What you are asked to do: Could you copy every line from the material below in which "True" appears?

-- START OF Material for the task --

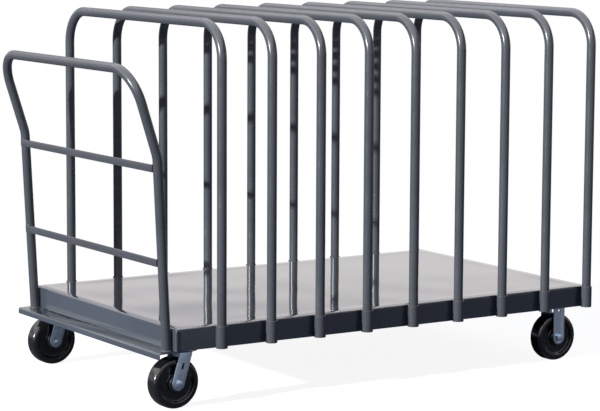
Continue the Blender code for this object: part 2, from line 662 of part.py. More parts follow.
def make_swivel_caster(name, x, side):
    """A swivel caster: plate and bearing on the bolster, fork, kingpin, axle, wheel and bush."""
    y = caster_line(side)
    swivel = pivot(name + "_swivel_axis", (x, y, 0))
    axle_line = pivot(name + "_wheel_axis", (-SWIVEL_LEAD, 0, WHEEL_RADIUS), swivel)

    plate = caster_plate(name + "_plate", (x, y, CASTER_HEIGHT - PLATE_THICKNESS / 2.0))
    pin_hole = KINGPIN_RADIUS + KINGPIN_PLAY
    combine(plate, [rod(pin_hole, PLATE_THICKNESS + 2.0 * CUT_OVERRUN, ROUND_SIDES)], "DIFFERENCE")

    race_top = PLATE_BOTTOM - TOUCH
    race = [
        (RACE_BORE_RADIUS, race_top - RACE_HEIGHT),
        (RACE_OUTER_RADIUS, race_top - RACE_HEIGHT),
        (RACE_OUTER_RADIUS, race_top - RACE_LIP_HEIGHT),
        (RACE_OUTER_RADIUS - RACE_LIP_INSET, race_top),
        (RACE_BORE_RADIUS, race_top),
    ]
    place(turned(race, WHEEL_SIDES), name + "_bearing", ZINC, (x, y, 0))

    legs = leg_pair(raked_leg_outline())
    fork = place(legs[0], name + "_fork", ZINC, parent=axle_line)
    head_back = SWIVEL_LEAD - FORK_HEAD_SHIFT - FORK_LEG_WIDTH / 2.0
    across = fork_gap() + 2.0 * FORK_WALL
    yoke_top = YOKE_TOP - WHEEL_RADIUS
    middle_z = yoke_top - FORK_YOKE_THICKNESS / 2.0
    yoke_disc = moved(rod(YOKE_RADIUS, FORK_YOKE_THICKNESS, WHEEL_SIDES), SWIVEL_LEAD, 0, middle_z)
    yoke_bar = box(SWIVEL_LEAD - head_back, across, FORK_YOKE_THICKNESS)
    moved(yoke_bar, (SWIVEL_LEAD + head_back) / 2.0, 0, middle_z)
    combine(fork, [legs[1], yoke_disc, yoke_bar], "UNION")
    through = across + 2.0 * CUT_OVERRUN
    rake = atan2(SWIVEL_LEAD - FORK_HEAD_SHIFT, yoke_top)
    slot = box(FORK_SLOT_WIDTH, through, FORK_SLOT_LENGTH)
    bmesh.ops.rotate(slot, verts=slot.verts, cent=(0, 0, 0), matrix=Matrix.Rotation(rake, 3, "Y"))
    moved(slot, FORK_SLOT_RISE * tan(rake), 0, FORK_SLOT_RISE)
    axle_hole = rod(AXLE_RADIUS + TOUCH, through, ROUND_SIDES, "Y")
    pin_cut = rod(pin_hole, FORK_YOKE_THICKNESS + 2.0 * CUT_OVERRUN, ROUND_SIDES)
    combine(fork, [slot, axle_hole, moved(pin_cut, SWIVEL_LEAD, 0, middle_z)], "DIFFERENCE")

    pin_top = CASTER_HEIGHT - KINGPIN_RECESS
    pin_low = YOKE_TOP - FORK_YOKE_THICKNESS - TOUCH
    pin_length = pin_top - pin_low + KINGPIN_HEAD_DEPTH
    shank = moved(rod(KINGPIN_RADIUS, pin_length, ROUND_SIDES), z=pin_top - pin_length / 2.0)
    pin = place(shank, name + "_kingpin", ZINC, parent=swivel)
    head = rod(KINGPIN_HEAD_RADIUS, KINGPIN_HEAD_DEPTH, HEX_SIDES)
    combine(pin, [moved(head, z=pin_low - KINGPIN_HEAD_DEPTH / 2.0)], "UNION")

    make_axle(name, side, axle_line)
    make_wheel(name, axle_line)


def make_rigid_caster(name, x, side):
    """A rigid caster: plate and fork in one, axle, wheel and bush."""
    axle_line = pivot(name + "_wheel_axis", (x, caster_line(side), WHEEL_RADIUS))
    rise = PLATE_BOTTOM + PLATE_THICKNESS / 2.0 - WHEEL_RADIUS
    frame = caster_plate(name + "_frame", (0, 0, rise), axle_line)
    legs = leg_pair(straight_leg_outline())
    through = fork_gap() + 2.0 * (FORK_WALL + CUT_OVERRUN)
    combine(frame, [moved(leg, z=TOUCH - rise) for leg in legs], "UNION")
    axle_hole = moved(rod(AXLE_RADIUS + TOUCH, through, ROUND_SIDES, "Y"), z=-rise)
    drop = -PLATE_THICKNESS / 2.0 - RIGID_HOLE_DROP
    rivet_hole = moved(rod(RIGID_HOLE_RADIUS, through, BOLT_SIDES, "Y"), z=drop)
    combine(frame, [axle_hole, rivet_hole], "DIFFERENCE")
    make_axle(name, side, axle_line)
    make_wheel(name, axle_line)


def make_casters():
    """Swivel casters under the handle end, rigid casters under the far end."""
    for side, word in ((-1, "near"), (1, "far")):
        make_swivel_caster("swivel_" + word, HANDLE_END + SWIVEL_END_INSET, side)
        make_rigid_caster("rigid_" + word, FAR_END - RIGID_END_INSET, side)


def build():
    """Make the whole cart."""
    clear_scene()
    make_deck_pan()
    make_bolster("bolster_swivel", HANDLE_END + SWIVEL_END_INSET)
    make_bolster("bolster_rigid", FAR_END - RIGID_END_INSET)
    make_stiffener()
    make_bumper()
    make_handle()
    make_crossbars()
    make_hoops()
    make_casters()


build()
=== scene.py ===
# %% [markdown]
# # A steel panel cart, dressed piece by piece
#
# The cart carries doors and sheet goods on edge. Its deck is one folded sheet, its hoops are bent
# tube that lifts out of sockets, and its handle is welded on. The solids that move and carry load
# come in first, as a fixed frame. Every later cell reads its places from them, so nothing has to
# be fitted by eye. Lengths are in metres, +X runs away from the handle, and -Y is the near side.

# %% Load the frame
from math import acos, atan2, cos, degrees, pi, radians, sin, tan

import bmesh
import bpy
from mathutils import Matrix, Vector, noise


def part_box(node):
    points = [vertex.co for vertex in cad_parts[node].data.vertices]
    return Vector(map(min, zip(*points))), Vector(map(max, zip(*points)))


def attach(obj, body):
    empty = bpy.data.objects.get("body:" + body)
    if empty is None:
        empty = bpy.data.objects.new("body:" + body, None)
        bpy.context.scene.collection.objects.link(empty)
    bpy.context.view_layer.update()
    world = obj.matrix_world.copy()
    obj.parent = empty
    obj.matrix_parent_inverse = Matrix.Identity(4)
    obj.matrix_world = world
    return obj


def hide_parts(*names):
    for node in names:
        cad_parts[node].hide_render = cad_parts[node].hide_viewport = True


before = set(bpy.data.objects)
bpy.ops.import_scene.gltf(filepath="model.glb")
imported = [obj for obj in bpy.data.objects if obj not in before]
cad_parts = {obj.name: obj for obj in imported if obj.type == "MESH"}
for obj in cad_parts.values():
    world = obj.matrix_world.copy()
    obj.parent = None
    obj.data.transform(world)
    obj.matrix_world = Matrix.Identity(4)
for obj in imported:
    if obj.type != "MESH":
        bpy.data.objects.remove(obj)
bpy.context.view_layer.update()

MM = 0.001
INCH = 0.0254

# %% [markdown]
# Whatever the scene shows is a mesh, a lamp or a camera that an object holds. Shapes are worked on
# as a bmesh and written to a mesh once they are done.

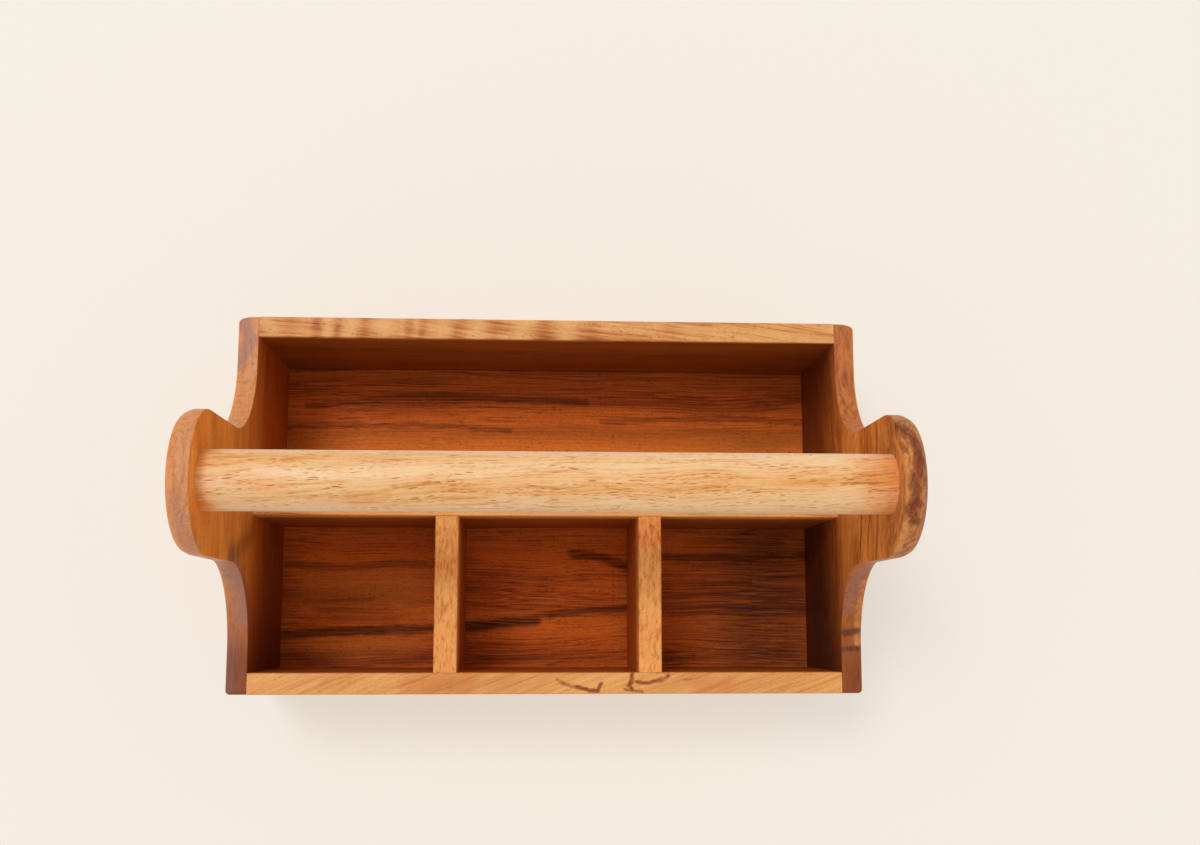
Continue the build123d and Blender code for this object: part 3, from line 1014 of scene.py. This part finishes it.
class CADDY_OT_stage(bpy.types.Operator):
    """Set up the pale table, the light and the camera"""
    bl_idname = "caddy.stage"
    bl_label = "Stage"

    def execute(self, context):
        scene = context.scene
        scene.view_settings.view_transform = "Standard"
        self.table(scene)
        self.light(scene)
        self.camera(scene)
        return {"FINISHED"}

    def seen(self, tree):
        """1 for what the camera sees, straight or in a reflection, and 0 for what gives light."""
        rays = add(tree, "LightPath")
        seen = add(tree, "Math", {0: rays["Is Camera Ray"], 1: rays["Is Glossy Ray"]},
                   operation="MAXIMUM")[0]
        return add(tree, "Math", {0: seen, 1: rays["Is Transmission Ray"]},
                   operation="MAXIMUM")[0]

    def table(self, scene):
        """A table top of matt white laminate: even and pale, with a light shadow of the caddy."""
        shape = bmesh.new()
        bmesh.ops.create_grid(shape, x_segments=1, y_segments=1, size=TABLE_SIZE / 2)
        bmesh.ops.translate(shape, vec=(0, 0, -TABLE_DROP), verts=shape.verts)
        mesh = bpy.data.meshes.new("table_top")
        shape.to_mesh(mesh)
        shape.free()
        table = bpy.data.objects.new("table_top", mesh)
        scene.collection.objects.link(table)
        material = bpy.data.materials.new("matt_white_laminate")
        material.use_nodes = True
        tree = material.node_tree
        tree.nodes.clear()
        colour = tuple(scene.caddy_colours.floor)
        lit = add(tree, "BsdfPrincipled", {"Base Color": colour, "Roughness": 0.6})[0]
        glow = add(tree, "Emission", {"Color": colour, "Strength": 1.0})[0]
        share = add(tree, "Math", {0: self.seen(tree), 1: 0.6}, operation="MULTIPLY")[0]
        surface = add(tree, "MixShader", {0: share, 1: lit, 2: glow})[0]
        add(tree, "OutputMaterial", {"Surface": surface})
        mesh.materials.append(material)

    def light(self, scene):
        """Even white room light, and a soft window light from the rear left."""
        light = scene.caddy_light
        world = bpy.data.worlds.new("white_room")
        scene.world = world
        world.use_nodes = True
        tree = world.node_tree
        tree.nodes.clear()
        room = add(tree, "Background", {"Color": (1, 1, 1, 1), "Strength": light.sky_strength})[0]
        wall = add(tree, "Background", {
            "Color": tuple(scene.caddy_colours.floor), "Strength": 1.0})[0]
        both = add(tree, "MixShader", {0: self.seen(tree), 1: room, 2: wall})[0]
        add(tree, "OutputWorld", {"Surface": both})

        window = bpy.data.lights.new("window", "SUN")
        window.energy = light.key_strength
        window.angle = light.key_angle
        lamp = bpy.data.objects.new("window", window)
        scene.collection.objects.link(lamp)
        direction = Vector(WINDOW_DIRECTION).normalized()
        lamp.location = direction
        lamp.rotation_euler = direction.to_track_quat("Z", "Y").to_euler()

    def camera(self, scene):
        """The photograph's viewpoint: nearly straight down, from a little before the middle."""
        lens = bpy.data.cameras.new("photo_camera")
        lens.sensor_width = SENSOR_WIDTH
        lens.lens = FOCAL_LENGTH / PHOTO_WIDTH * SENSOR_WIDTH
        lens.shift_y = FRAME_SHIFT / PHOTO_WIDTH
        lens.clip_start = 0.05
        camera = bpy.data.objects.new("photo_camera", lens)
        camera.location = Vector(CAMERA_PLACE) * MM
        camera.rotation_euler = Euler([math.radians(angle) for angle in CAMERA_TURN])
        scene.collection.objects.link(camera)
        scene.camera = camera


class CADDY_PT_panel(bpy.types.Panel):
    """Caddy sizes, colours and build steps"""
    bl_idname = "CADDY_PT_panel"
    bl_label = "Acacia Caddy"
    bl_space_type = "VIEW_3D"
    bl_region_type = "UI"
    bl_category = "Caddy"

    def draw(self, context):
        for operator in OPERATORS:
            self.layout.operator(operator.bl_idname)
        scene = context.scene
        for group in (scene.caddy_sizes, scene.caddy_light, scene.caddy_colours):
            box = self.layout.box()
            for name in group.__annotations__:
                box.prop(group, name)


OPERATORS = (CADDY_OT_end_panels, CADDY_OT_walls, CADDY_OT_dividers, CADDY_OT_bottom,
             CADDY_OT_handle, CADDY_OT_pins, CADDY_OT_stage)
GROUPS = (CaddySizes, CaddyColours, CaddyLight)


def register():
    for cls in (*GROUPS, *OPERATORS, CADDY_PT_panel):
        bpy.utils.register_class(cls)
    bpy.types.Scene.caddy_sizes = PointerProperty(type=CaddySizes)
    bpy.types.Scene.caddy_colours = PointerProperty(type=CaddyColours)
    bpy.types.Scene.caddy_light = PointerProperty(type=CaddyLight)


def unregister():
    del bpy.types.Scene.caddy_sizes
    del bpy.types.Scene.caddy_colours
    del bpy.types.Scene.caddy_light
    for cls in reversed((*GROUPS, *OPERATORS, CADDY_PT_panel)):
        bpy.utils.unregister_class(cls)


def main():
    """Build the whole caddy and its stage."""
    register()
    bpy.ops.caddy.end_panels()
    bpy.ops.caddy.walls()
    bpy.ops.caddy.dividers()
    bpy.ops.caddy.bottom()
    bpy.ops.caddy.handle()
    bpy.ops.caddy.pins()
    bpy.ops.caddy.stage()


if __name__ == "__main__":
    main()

-- END OF Material for the task --

Complete output:
        cad_parts[node].hide_render = cad_parts[node].hide_viewport = True
        material.use_nodes = True
        world.use_nodes = True